If that is considered to be the measure of quality these days, our society is doomed. Education is an important thing, ignoring it and treating this one man as some "messiah" of education when he clearly introduces wrong and obtrusive concepts for the sake of "getting it out to the masses" is not education.
Besides learning about his project online, I don't have any use of or interest in Khan Academy. There's no religion on my part, just a little disgust that a for-profit company would try to smear KA over minutia.
It would be like if Khan Academy was giving out free meals to homeless people and McDonalds fabricated reports on how the food was unhealthy and used their influence to get the Washington Post to carry the smear and add to it.
wrong and obtrusive concepts
Now who is showing a religious level of bias?
I'm a pragmatist. If something is free that I need, I use it. If something is for-pay that I need and the price is justifiable, I use it. My commercial software architectures often mix proprietary and open source solutions and I don't make excuses for either business model.
One thing about free, you can always get a refund on your investment and you have to really suspect the motives and the character of someone who attacks "free". Not real surprising that the attacker in this case was a for-profit competitor, was it?
I don't know if we are talking about the same article, I'm talking about this one "How well does Khan Academy teach?" by the Michigan University math prof who outlines, in detail, basic concepts like adding decimals and multiplication that are taught at Khan Academy in a way that goes against research.
There is no religious bias, its a difference between a ineffective and wrong way vs. an effective right way. The professor performed no smear against Khan Academy, but the fact he only saw two videos that cause confusion in basic math concepts, it should make one skeptical, especially when someone like you justifies it on the basis of popularity, pragmatism and "minutia".
It seems like you read one article from the Washington Post that wasn't written very well and from that one article, deduce that WP is on some smear campaign. Absurdity of the highest order.
I've just finished a BSc Physics-Math at a UK "Top 20" University. The standard of many lectures was very poor with only a few exceptions.
Without Khan Videos I wouldn't have grasped many of the concepts. (The lecturers often presented the formalism without really going into the concepts - I often wondered did the really understand the material themselves)
Apart from online material the only other self-study stuff I found useful for the degree were course books from Open University (OU). Excellent stuff.
A good teacher will never become irrelevant. A bad teacher will become more effective because they they don't waste time with bad lectures. I also think it would be easier to help individuals with problems rather than dealing with the varying abilities of a group of students at the same time.
The PC wasn't better than the mainframe at everything. It didn't have to be. That's how disruption works.

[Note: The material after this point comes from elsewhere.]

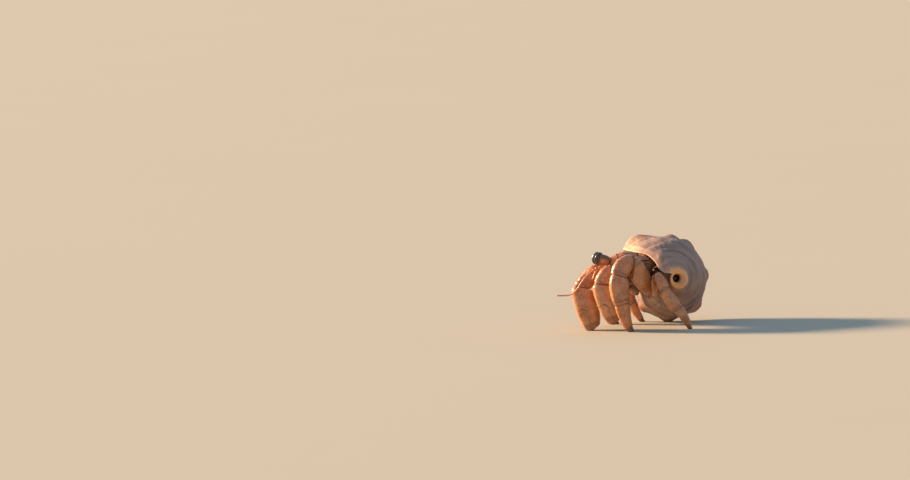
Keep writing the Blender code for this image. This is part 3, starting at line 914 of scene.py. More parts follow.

Many good instructors can't draw a line between KA (or any other disruptive solution) and the absolute best, gold standard, scientifically-proven best way to teach (usually their favorite methodology).
The fact is that he's better than most of the teachers out there. It's a rising tide: if your teacher has a Presidential Award for Excellence in Mathematics and Science Teaching you probably don't need Sal Khan.
The question shouldn't be "How well does Khan Academy teach" (well, maybe someday). The important question right now is "Is Khan Academy a better learning tool than most high school and college teachers?". In my experience, the answer overwhelmingly is "yes".
I did have some truly fantastic teachers/professors on the way to a STEM degree, but they were rare. Most were terrible to mediocre, even at a semi-prestigious university. Khan Academy has greatly reinforced my understanding of some subjects, and it's been exceedingly easy to learn some new subjects.
So yes, it doesn't stack up to the top tier teachers and probably never will. But that doesn't matter, because there aren't all that many fantastic teachers and Khan Academy is better than the rest.